In this post, you will learn about K-fold Cross Validation concepts with Python code example. K-fold cross validation is a data splitting technique that can be implemented with k > 1 folds. K-Fold Cross Validation is also known as k-cross, k-fold cross validation, k-fold CV and k-folds. The k-fold cross validation technique can be implemented easily using Python with scikit learn package which provides an easy way to calculate k-fold cross validation models. It is important to learn the concepts cross validation concepts in order to perform model tuning with an end goal to choose model which has the high generalization performance. As a data scientist / machine learning Engineer, you must have a good understanding of the cross validation concepts in general.
What and Why of K-fold Cross Validation
K-fold cross-validation is defined as a method for estimating the performance of a model on unseen data. It is a technique used for hyperparameter tuning such that the model with the most optimal value of hyperparameters can be trained. It is a resampling technique without replacement. The advantage of this approach is that each example is used for training and validation (as part of a test fold) exactly once. This yields a lower-variance estimate of the model performance than the holdout method. This technique is used because it helps to avoid overfitting, which can occur when a model is trained using all of the data. By using k-fold cross-validation, we are able to “test” the model on k different data sets, which helps to ensure that the model is generalizable.
The following is done in this technique for training, validating and testing the model:
- The dataset is split into training and test dataset.

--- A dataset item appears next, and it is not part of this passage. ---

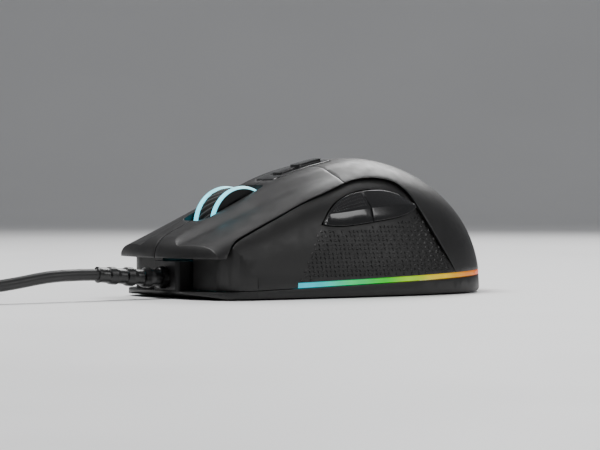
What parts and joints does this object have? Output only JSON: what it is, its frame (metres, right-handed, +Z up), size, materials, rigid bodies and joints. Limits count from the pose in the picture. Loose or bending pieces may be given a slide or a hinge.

- The training dataset is then split into K-folds.
- Out of the K-folds, (K-1) fold is used for training
- 1 fold is used for validation
- The model with specific hyperparameters is trained with training data (K-1 folds) and validation data as 1 fold. The performance of the model is recorded.
- The above steps (step 3, step 4 and step 5) is repeated until each of the k-fold got used for validation purpose. This is why it is called k-fold cross validation.
- Finally, the mean and standard deviation of the model performance is computed by taking all of the model scores calculated in step 5 for each of the K models.
- Step 3 to Step 7 is repeated for different values of hyperparameters.
- Finally, the hyperparameters which result in most optimal mean and standard value of model scores get selected.
- The model is then trained using the training data set (step 2) and the model performance is computed on the test data set (step 1).
Here is the diagram representing steps 2 to steps 7. The diagram is taken from the book, Python Machine Learning by Dr. Sebastian Raschka and Vahid Mirjalili. The diagram summarises the concept behind K-fold cross-validation with K = 10.
Why use Cross-validation technique?
The conventional technique for training and testing the model is to split the data in two different splits which are termed as training and test split. For a decent size of data, the training and test split is taken as 70:30. Here are a few challenges due to which cross-validation technique is used:
- Challenges with training-test split: In order to train the model of optimal performance, the hyperparameters are tweaked appropriately to achieve good model performance with the test data. However, this technique results in the risk of overfitting on the test set. This is because the parameters can be tweaked until the estimator performs optimally. This way, knowledge about the test set can “leak” into the model and evaluation metrics no longer report on generalization performance.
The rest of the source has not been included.